La bonne nouvelle est que le parlement same s’est exprimé unanimement pour condamner les projets de prospection, de construction de nouvelles mines et de réouverture de mines sur les terres sames. Ainsi peut-être aurons-nous une chance de survivre, d’évoluer et d’être le peuple que nous voulons être, pas un simple instrument exotique permettant à l’Etat de remplir ses objectifs de communication. L’Etat doit entendre cela. Comment nier que notre présence même dérange l’Etat, l’empêchant de vendre notre terre?

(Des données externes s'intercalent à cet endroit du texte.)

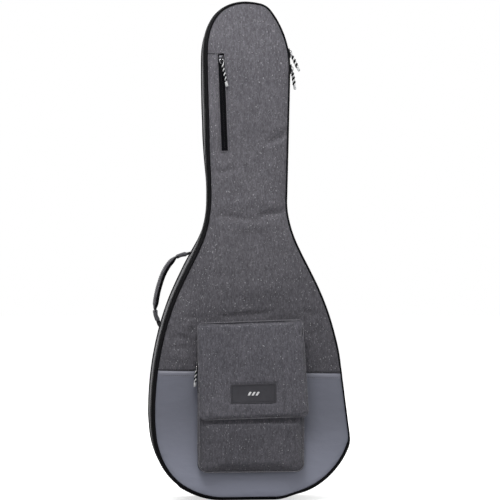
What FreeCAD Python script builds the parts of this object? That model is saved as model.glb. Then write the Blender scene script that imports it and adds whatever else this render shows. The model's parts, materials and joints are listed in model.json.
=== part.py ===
import FreeCAD, Part

# Padded gig bag for a dreadnought-size acoustic guitar.
# Row frame: +X to the right seen from the front, +Y from the front panel to the
# back panel, +Z up. Origin: middle of the rubber base bumper's resting face.
# Lengths in millimetres, angles in degrees.
#
# The bag is a rear shell (back panel and deep gusset), a padded front lid that
# opens like a book about the spine on its right side, a zip that runs round the
# rest of the edge, a flap pocket and a neck pocket on the lid, a side handle, a
# rear grab handle, two shoulder straps that clip to D-rings, and a neck cradle,
# neck strap and tail block inside.

import math
import os

from FreeCAD import Placement, Rotation, Vector

doc = FreeCAD.newDocument("gig_bag")
sheet = doc.addObject("Spreadsheet::Sheet", "Sheet")

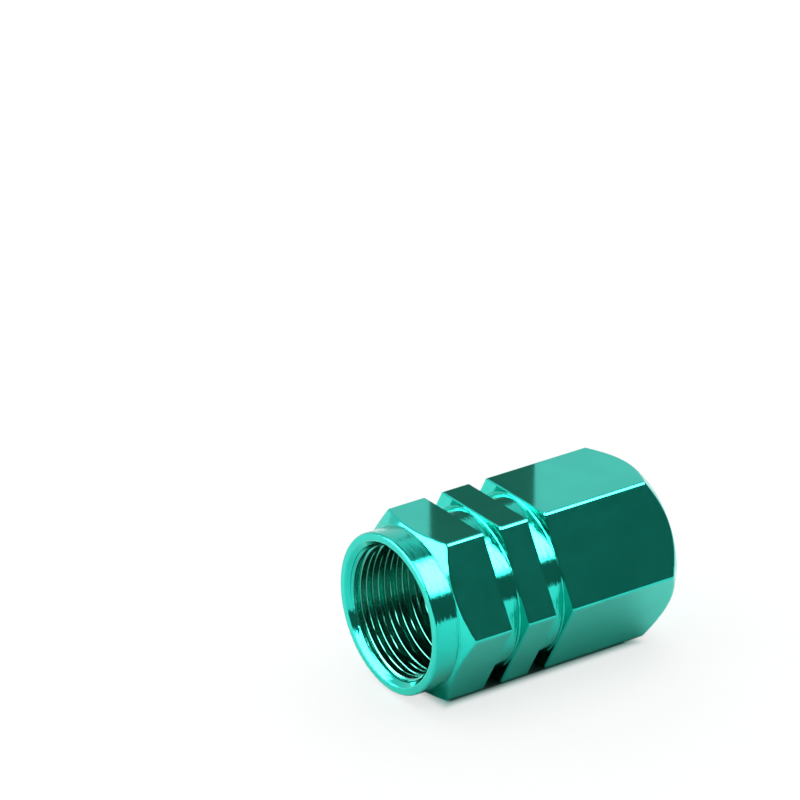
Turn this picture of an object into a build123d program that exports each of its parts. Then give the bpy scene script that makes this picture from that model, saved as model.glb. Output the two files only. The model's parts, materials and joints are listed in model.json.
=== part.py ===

Une mine n’est jamais simplement qu’une mine. L’infrastructure qui est actuellement élaborée prévoit de couper à travers la terre et le chemin de fer est comme un hachoir à viande vivant. Des troupeaux entiers de rennes peuvent être décimés et malheureusement, trop d’entre eux reposent là car grièvement blessés et finissent soit par mourir, soit par être secourus par un éleveur de rennes.
Je me tiens sur ma propre terre et regarde la police aider les sociétés d’exploration étrangères qui ont recours à la force pour détruire notre terre. Les terres qui sont converties en mines ne seront plus jamais ce qu’elles étaient auparavant et les produits résiduels restent pour toujours, continuant à répandre leur poison. L’eau et la terre dont nous avons besoin pour vivre vont disparaître. Je le regrette mais je dois vous dire que cela se produit partout dans le monde. Les peuples indigènes doivent lutter pour leur survie et la protection de la nature et de leur existence. Par exemple, mes sœurs en Amérique du Nord essaient en ce moment de défendre leur terre et leur eau contre la construction d’un pipeline. La police et l’armée ont recours en ce moment même à la violence pour réprimer des manifestations pacifistes à Standing Rock. Souvenez-vous de Wounded Knee.
La seule chose que nous puissions faire est de continuer le combat.